Instruction =
Print all the data, keeping every line exactly as it is.

Materials provided =
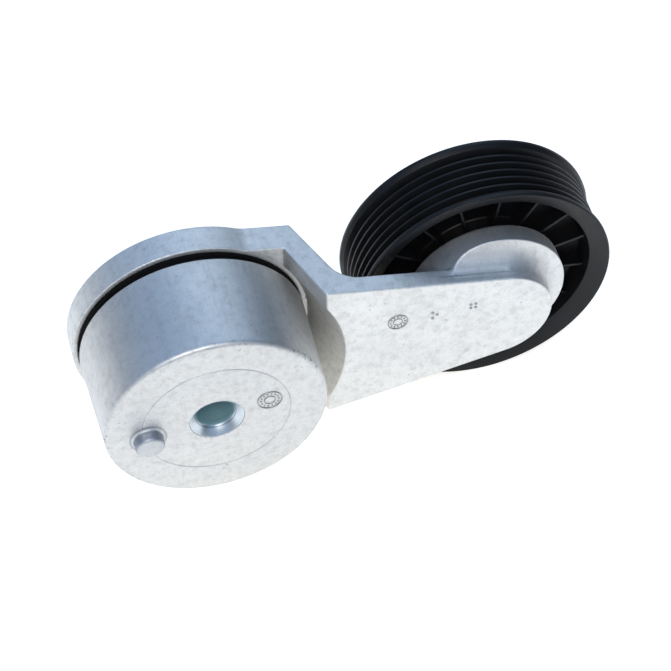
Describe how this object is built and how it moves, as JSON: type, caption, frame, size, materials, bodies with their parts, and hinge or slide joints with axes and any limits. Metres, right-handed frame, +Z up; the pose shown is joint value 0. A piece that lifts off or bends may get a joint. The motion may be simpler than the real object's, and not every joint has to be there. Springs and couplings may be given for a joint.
{
  "type": "belt tensioner idler",
  "caption": "Spring-loaded belt tensioner: round cast spring case, swinging cast arm with a stepped neck, and a ribbed black idler pulley on a ball bearing.",
  "frame": {"origin": "centre of the mounting bore, on the plane of the flat mounting face", "axes": "+Y along the pivot axis from the mounting face to the front, +X from the pivot axis to the pulley axis, +Z up"},
  "size_m": [0.1964, 0.0656, 0.0942],
  "materials": {
    "cast_aluminium_case": "die-cast, matt",
    "cast_aluminium_arm": "die-cast, matt",
    "bright_steel": "turned, bright",
    "plated_steel": "zinc plated",
    "spring_steel": "oil-tempered, dark",
    "white_nylon": "moulded",
    "bearing_plastic": "moulded, smooth",
    "friction_nylon": "moulded, matt",
    "seal_rubber": "moulded, matt",
    "bearing_steel": "ground and polished",
    "cage_steel": "pressed",
    "bolt_steel": "zinc plated, threaded",
    "pulley_nylon": "moulded, satin black"
  },
  "bodies": {
    "base": {"spring_case": "cast_aluminium_case", "pivot_tube": "bright_steel", "spring_seat": "white_nylon", "rear_thrust_washer": "bearing_plastic", "torsion_spring": "spring_steel", "front_thrust_washer": "bearing_plastic", "front_plate": "plated_steel"},
    "swing_arm": {"arm": "cast_aluminium_arm", "pivot_bushing": "bearing_plastic", "spring_sleeve": "white_nylon", "damper_backing": "plated_steel", "damper_shoe": "friction_nylon", "dust_seal": "seal_rubber", "rear_dust_shield": "plated_steel", "bearing_inner_race": "bearing_steel", "front_dust_shield": "plated_steel", "pulley_bolt": "bolt_steel"},
    "pulley_wheel": {"pulley": "pulley_nylon", "bearing_outer_race": "bearing_steel", "bearing_seal_rear": "seal_rubber", "bearing_seal_front": "seal_rubber"},
    "ball_set": {"bearing_balls": "bearing_steel", "bearing_cage": "cage_steel"}
  },
  "joints": [
    {"name": "arm_swing", "type": "hinge", "parent": "base", "child": "swing_arm", "pos_m": [0, 0.03, 0], "axis": [0, -1, 0], "range_deg": [0, 55], "stiffness_Nm_per_rad": 15, "springref_deg": -91.67, "deforming": ["torsion_spring"]},
    {"name": "pulley_spin", "type": "hinge", "parent": "swing_arm", "child": "pulley_wheel", "pos_m": [0.1065, 0.04584, 0], "axis": [0, 1, 0], "continuous": true},
    {"name": "ball_set_spin", "type": "hinge", "parent": "swing_arm", "child": "ball_set", "pos_m": [0.1065, 0.04584, 0], "axis": [0, 1, 0], "continuous": true}
  ],
  "couplings": [
    {"joint": "ball_set_spin", "follows": "pulley_spin", "ratio": 0.6158}
  ]
}
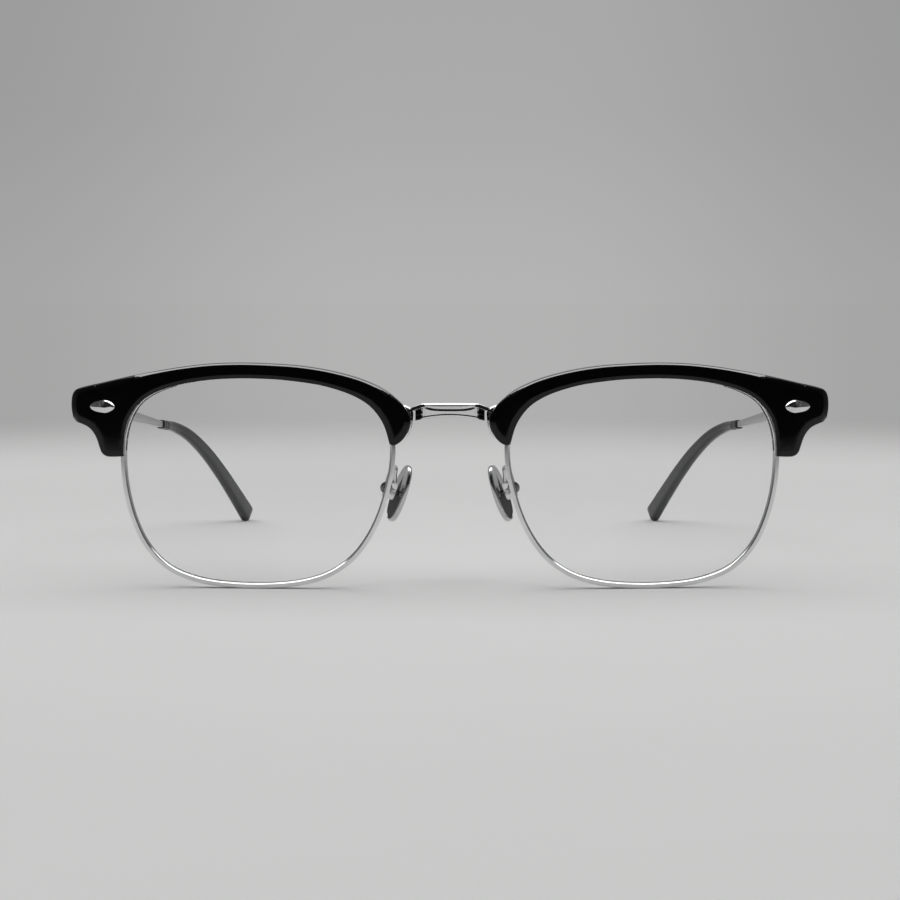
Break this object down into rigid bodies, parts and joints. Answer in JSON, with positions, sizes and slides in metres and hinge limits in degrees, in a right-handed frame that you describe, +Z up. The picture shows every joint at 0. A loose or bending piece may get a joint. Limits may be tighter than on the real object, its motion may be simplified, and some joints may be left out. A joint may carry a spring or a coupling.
{
  "type": "browline eyeglasses",
  "caption": "Browline glasses: black upper brows over thin metal rims, clear lenses, metal bridge, rocking nose pads and folding temples with bent grey tips.",
  "frame": {"origin": "on the floor under the middle of the glasses' box, between the front and the temple tips", "axes": "+Z up, front faces -Y, temples run towards +Y, +X is the wearer's left"},
  "size_m": [0.1424, 0.1386, 0.0422],
  "materials": {
    "polished_metal": "polished silver-coloured metal",
    "satin_metal": "satin",
    "screw_steel": "turned steel",
    "dark_metal": "dark satin",
    "black_acetate": "polished black acetate",
    "grey_acetate": "polished dark grey acetate",
    "pad_titanium": "satin face with a polished edge",
    "lens": "clear, coated"
  },
  "bodies": {
    "front": {"rim_right": "polished_metal", "rim_left": "polished_metal", "lens_right": "lens", "lens_left": "lens", "brow_right": "black_acetate", "brow_left": "black_acetate", "plaque_right": "polished_metal", "plaque_left": "polished_metal", "bridge": "polished_metal", "rim_lock_upper_right": "satin_metal", "rim_lock_upper_left": "satin_metal", "rim_lock_lower_right": "satin_metal", "rim_lock_lower_left": "satin_metal", "rim_lock_screw_right": "screw_steel", "rim_lock_screw_left": "screw_steel", "brow_lug_right": "satin_metal", "brow_lug_left": "satin_metal", "brow_screws_right": "screw_steel", "brow_screws_left": "screw_steel", "hinge_front_right": "satin_metal", "hinge_front_left": "satin_metal", "hinge_screw_right": "screw_steel", "hinge_screw_left": "screw_steel", "pad_arm_right": "polished_metal", "pad_arm_left": "polished_metal", "pad_box_right": "satin_metal", "pad_box_left": "satin_metal", "pad_screw_right": "screw_steel", "pad_screw_left": "screw_steel"},
    "temple_right": {"temple_right": "polished_metal", "hinge_temple_right": "satin_metal", "tip_collar_right": "dark_metal", "temple_tip_right": "grey_acetate"},
    "temple_left": {"temple_left": "polished_metal", "hinge_temple_left": "satin_metal", "tip_collar_left": "dark_metal", "temple_tip_left": "grey_acetate"},
    "pad_right": {"nose_pad_right": "pad_titanium", "pad_lug_right": "satin_metal"},
    "pad_left": {"nose_pad_left": "pad_titanium", "pad_lug_left": "satin_metal"}
  },
  "joints": [
    {"name": "temple_fold_right", "type": "hinge", "parent": "front", "child": "temple_right", "pos_m": [-0.0649, -0.0559, 0.0342], "axis": [0, 0, -1], "range_deg": [0, 85]},
    {"name": "temple_fold_left", "type": "hinge", "parent": "front", "child": "temple_left", "pos_m": [0.0649, -0.0559, 0.0342], "axis": [0, 0, 1], "range_deg": [0, 81]},
    {"name": "pad_rock_right", "type": "hinge", "parent": "front", "child": "pad_right", "pos_m": [-0.01132, -0.05726, 0.01763], "axis": [-0.3694, 0.9205, 0.1272], "range_deg": [-8, 8]},
    {"name": "pad_rock_left", "type": "hinge", "parent": "front", "child": "pad_left", "pos_m": [0.01132, -0.05726, 0.01763], "axis": [0.3694, 0.9205, 0.1272], "range_deg": [-8, 8]}
  ]
}
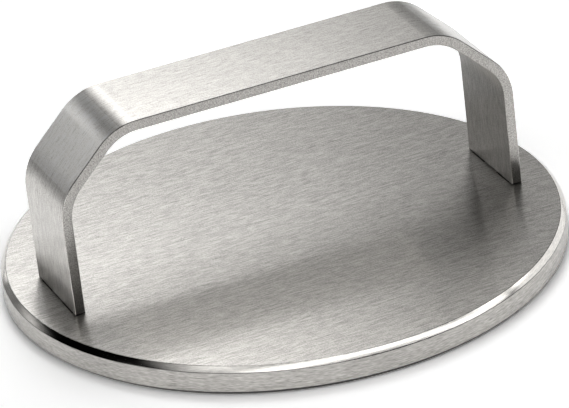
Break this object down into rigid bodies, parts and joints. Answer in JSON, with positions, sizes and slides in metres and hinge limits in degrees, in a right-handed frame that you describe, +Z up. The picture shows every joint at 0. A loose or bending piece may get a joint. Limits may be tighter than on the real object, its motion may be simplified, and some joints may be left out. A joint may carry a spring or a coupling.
{
  "type": "smash burger press",
  "caption": "Round bevelled steel pressing plate with a bent flat-strap handle on through-tenons, welded flush from beneath.",
  "frame": {"origin": "centre of the pressing face, which is the underside of the plate", "axes": "+Z up, square to the plate; X runs along the handle from foot to foot; Y runs across the strap"},
  "size_m": [0.152, 0.152, 0.058],
  "materials": {
    "plate_steel": "straight brushed on the flats, polished on the bevels",
    "strap_steel": "brushed along the strap, fine matte edges",
    "weld_metal": "ground flush"
  },
  "bodies": {
    "root": {"base_plate": "plate_steel", "handle_strap": "strap_steel", "weld_left_front": "weld_metal", "weld_left_back": "weld_metal", "weld_right_front": "weld_metal", "weld_right_back": "weld_metal"}
  },
  "joints": []
}
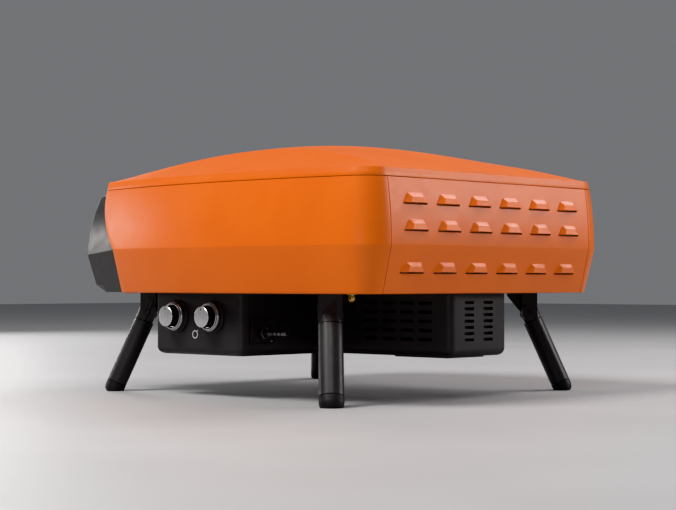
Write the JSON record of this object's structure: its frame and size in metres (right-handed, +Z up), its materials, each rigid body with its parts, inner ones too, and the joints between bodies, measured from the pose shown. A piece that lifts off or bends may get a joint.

Solution for this task =
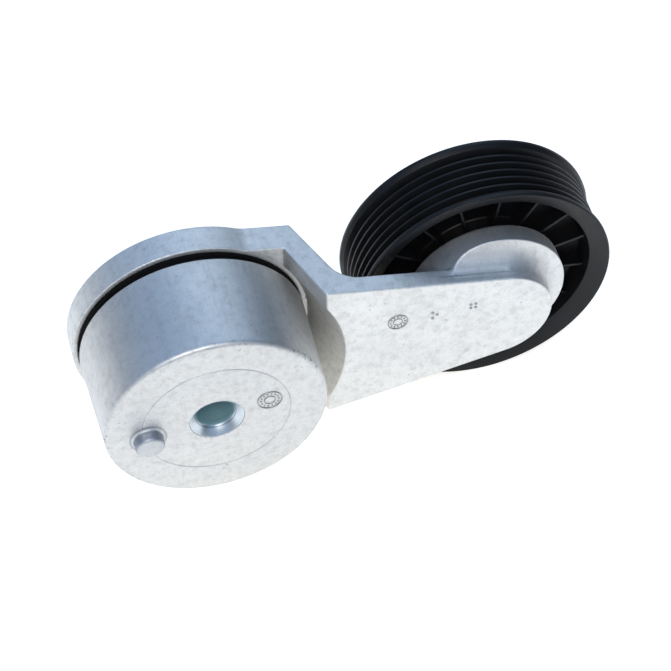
Describe how this object is built and how it moves, as JSON: type, caption, frame, size, materials, bodies with their parts, and hinge or slide joints with axes and any limits. Metres, right-handed frame, +Z up; the pose shown is joint value 0. A piece that lifts off or bends may get a joint. The motion may be simpler than the real object's, and not every joint has to be there. Springs and couplings may be given for a joint.
{
  "type": "belt tensioner idler",
  "caption": "Spring-loaded belt tensioner: round cast spring case, swinging cast arm with a stepped neck, and a ribbed black idler pulley on a ball bearing.",
  "frame": {"origin": "centre of the mounting bore, on the plane of the flat mounting face", "axes": "+Y along the pivot axis from the mounting face to the front, +X from the pivot axis to the pulley axis, +Z up"},
  "size_m": [0.1964, 0.0656, 0.0942],
  "materials": {
    "cast_aluminium_case": "die-cast, matt",
    "cast_aluminium_arm": "die-cast, matt",
    "bright_steel": "turned, bright",
    "plated_steel": "zinc plated",
    "spring_steel": "oil-tempered, dark",
    "white_nylon": "moulded",
    "bearing_plastic": "moulded, smooth",
    "friction_nylon": "moulded, matt",
    "seal_rubber": "moulded, matt",
    "bearing_steel": "ground and polished",
    "cage_steel": "pressed",
    "bolt_steel": "zinc plated, threaded",
    "pulley_nylon": "moulded, satin black"
  },
  "bodies": {
    "base": {"spring_case": "cast_aluminium_case", "pivot_tube": "bright_steel", "spring_seat": "white_nylon", "rear_thrust_washer": "bearing_plastic", "torsion_spring": "spring_steel", "front_thrust_washer": "bearing_plastic", "front_plate": "plated_steel"},
    "swing_arm": {"arm": "cast_aluminium_arm", "pivot_bushing": "bearing_plastic", "spring_sleeve": "white_nylon", "damper_backing": "plated_steel", "damper_shoe": "friction_nylon", "dust_seal": "seal_rubber", "rear_dust_shield": "plated_steel", "bearing_inner_race": "bearing_steel", "front_dust_shield": "plated_steel", "pulley_bolt": "bolt_steel"},
    "pulley_wheel": {"pulley": "pulley_nylon", "bearing_outer_race": "bearing_steel", "bearing_seal_rear": "seal_rubber", "bearing_seal_front": "seal_rubber"},
    "ball_set": {"bearing_balls": "bearing_steel", "bearing_cage": "cage_steel"}
  },
  "joints": [
    {"name": "arm_swing", "type": "hinge", "parent": "base", "child": "swing_arm", "pos_m": [0, 0.03, 0], "axis": [0, -1, 0], "range_deg": [0, 55], "stiffness_Nm_per_rad": 15, "springref_deg": -91.67, "deforming": ["torsion_spring"]},
    {"name": "pulley_spin", "type": "hinge", "parent": "swing_arm", "child": "pulley_wheel", "pos_m": [0.1065, 0.04584, 0], "axis": [0, 1, 0], "continuous": true},
    {"name": "ball_set_spin", "type": "hinge", "parent": "swing_arm", "child": "ball_set", "pos_m": [0.1065, 0.04584, 0], "axis": [0, 1, 0], "continuous": true}
  ],
  "couplings": [
    {"joint": "ball_set_spin", "follows": "pulley_spin", "ratio": 0.6158}
  ]
}
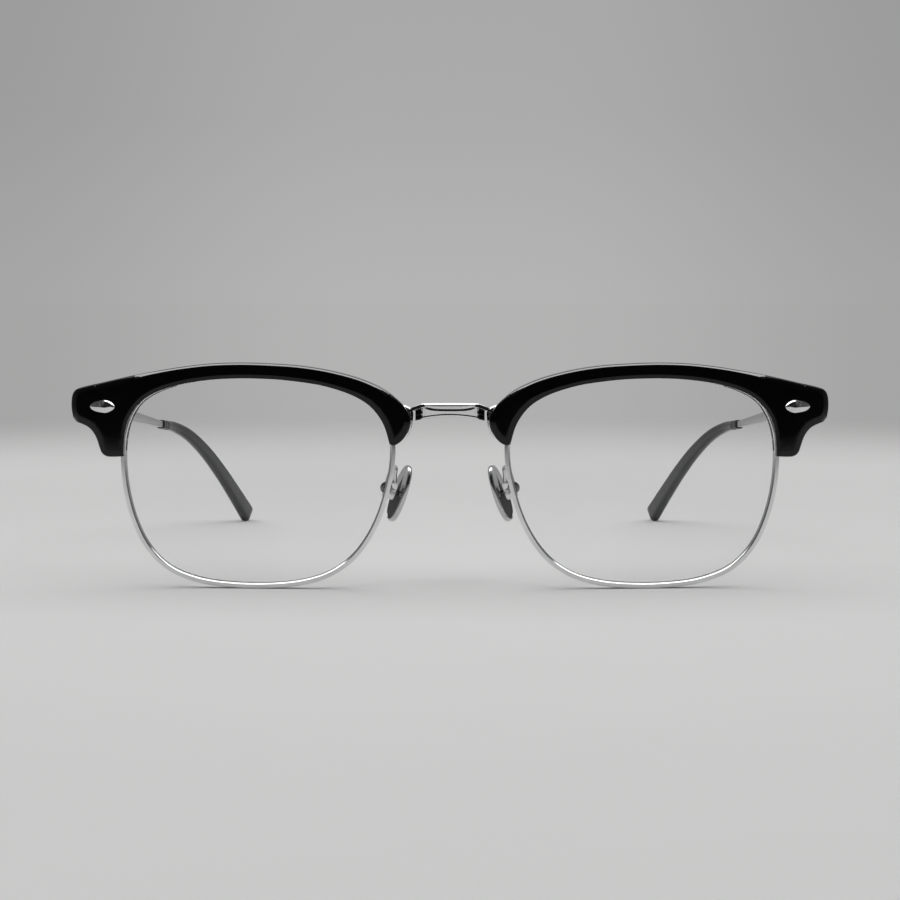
Break this object down into rigid bodies, parts and joints. Answer in JSON, with positions, sizes and slides in metres and hinge limits in degrees, in a right-handed frame that you describe, +Z up. The picture shows every joint at 0. A loose or bending piece may get a joint. Limits may be tighter than on the real object, its motion may be simplified, and some joints may be left out. A joint may carry a spring or a coupling.
{
  "type": "browline eyeglasses",
  "caption": "Browline glasses: black upper brows over thin metal rims, clear lenses, metal bridge, rocking nose pads and folding temples with bent grey tips.",
  "frame": {"origin": "on the floor under the middle of the glasses' box, between the front and the temple tips", "axes": "+Z up, front faces -Y, temples run towards +Y, +X is the wearer's left"},
  "size_m": [0.1424, 0.1386, 0.0422],
  "materials": {
    "polished_metal": "polished silver-coloured metal",
    "satin_metal": "satin",
    "screw_steel": "turned steel",
    "dark_metal": "dark satin",
    "black_acetate": "polished black acetate",
    "grey_acetate": "polished dark grey acetate",
    "pad_titanium": "satin face with a polished edge",
    "lens": "clear, coated"
  },
  "bodies": {
    "front": {"rim_right": "polished_metal", "rim_left": "polished_metal", "lens_right": "lens", "lens_left": "lens", "brow_right": "black_acetate", "brow_left": "black_acetate", "plaque_right": "polished_metal", "plaque_left": "polished_metal", "bridge": "polished_metal", "rim_lock_upper_right": "satin_metal", "rim_lock_upper_left": "satin_metal", "rim_lock_lower_right": "satin_metal", "rim_lock_lower_left": "satin_metal", "rim_lock_screw_right": "screw_steel", "rim_lock_screw_left": "screw_steel", "brow_lug_right": "satin_metal", "brow_lug_left": "satin_metal", "brow_screws_right": "screw_steel", "brow_screws_left": "screw_steel", "hinge_front_right": "satin_metal", "hinge_front_left": "satin_metal", "hinge_screw_right": "screw_steel", "hinge_screw_left": "screw_steel", "pad_arm_right": "polished_metal", "pad_arm_left": "polished_metal", "pad_box_right": "satin_metal", "pad_box_left": "satin_metal", "pad_screw_right": "screw_steel", "pad_screw_left": "screw_steel"},
    "temple_right": {"temple_right": "polished_metal", "hinge_temple_right": "satin_metal", "tip_collar_right": "dark_metal", "temple_tip_right": "grey_acetate"},
    "temple_left": {"temple_left": "polished_metal", "hinge_temple_left": "satin_metal", "tip_collar_left": "dark_metal", "temple_tip_left": "grey_acetate"},
    "pad_right": {"nose_pad_right": "pad_titanium", "pad_lug_right": "satin_metal"},
    "pad_left": {"nose_pad_left": "pad_titanium", "pad_lug_left": "satin_metal"}
  },
  "joints": [
    {"name": "temple_fold_right", "type": "hinge", "parent": "front", "child": "temple_right", "pos_m": [-0.0649, -0.0559, 0.0342], "axis": [0, 0, -1], "range_deg": [0, 85]},
    {"name": "temple_fold_left", "type": "hinge", "parent": "front", "child": "temple_left", "pos_m": [0.0649, -0.0559, 0.0342], "axis": [0, 0, 1], "range_deg": [0, 81]},
    {"name": "pad_rock_right", "type": "hinge", "parent": "front", "child": "pad_right", "pos_m": [-0.01132, -0.05726, 0.01763], "axis": [-0.3694, 0.9205, 0.1272], "range_deg": [-8, 8]},
    {"name": "pad_rock_left", "type": "hinge", "parent": "front", "child": "pad_left", "pos_m": [0.01132, -0.05726, 0.01763], "axis": [0.3694, 0.9205, 0.1272], "range_deg": [-8, 8]}
  ]
}
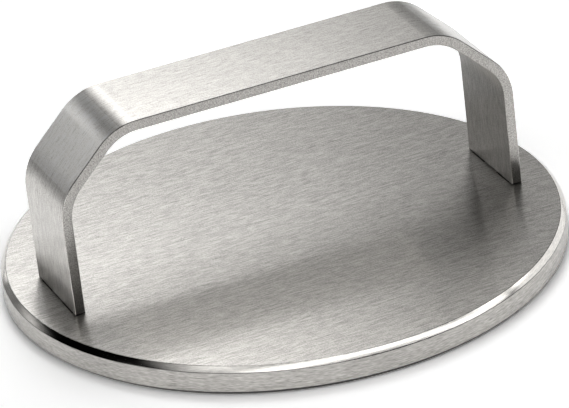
Break this object down into rigid bodies, parts and joints. Answer in JSON, with positions, sizes and slides in metres and hinge limits in degrees, in a right-handed frame that you describe, +Z up. The picture shows every joint at 0. A loose or bending piece may get a joint. Limits may be tighter than on the real object, its motion may be simplified, and some joints may be left out. A joint may carry a spring or a coupling.
{
  "type": "smash burger press",
  "caption": "Round bevelled steel pressing plate with a bent flat-strap handle on through-tenons, welded flush from beneath.",
  "frame": {"origin": "centre of the pressing face, which is the underside of the plate", "axes": "+Z up, square to the plate; X runs along the handle from foot to foot; Y runs across the strap"},
  "size_m": [0.152, 0.152, 0.058],
  "materials": {
    "plate_steel": "straight brushed on the flats, polished on the bevels",
    "strap_steel": "brushed along the strap, fine matte edges",
    "weld_metal": "ground flush"
  },
  "bodies": {
    "root": {"base_plate": "plate_steel", "handle_strap": "strap_steel", "weld_left_front": "weld_metal", "weld_left_back": "weld_metal", "weld_right_front": "weld_metal", "weld_right_back": "weld_metal"}
  },
  "joints": []
}
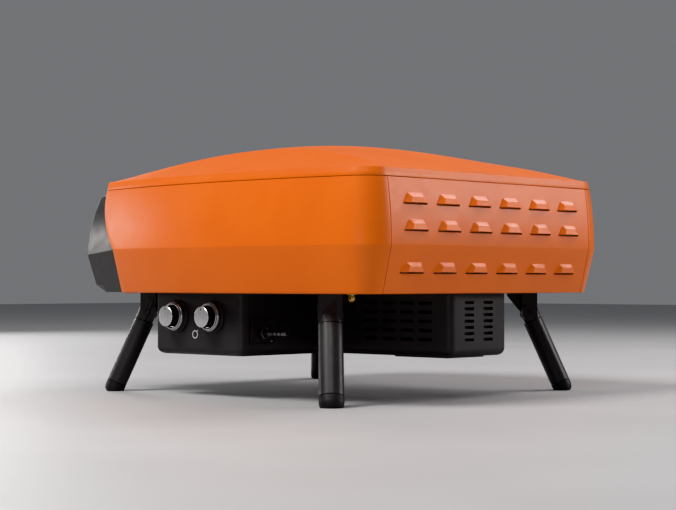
Write the JSON record of this object's structure: its frame and size in metres (right-handed, +Z up), its materials, each rigid body with its parts, inner ones too, and the joints between bodies, measured from the pose shown. A piece that lifts off or bends may get a joint.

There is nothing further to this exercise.